I do think that someone who spends significant time bashing educators and especially their unions, whose newly-instituted scoring system for teachers is so out-of-touch with reality that nearly a quarter of them are immediately branded failures, this person does not know how to run a school district.

Superintendents/Chancellors who come into a school system already having decided that the teachers are a bunch of lazy, stupid bums - or that large numbers of them are abusing kids, as Rhee has claimed - are not what we need. They're ideological hacks - at best. Mostly they're just skilled at self-promotion and know how to glom onto the hot trend.

Austen

A. since when do right-wingers support unions? that's political cynicism. there is no love between conservatives and unions, but school reform isn't a conservative talking point, so they'll support the status quo whatever that happens to be. foul.

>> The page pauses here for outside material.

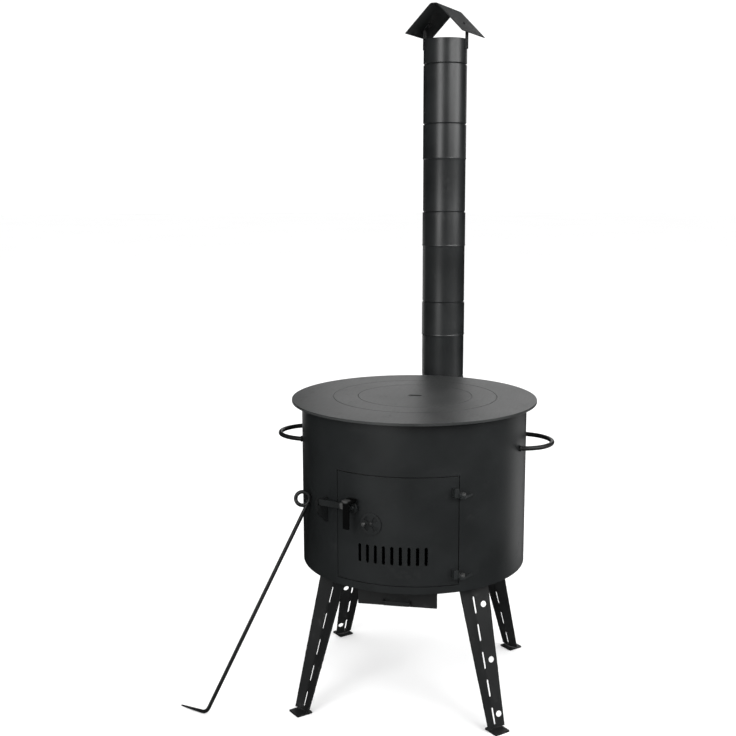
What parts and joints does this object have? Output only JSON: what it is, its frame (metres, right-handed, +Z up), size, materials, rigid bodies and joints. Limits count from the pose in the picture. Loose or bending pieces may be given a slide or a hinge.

B. The difference that Rhee has made here in DC is palpable. it's opportunities for kids to have real teachers and be able to open real doors.

as for the "culture of fear and paranoia" in the teachers: well, perhaps having some performance based criteria for the teachers to be afraid about could be good. they've been complacent enough to watch schools and kids fall apart in front of them. they need to care about something enough to be motivated. And if they perform well, why should they be scared?

and as for standardized testing and graduation rates as poor medians of success: i would agree, but then challenge you to find a better median for such a large sample size as the entire population of the public schools systems of the US.

i also agree about top down autocracy, but in a city where, just previous to Rhee's appointment there was several million dollars embezzled in the DC school district by multiple culprits. and that is de riguer here in DC. trust in civic and political circles doesn't go far. so this top down approach ends up being one of the only that gets any kind of results.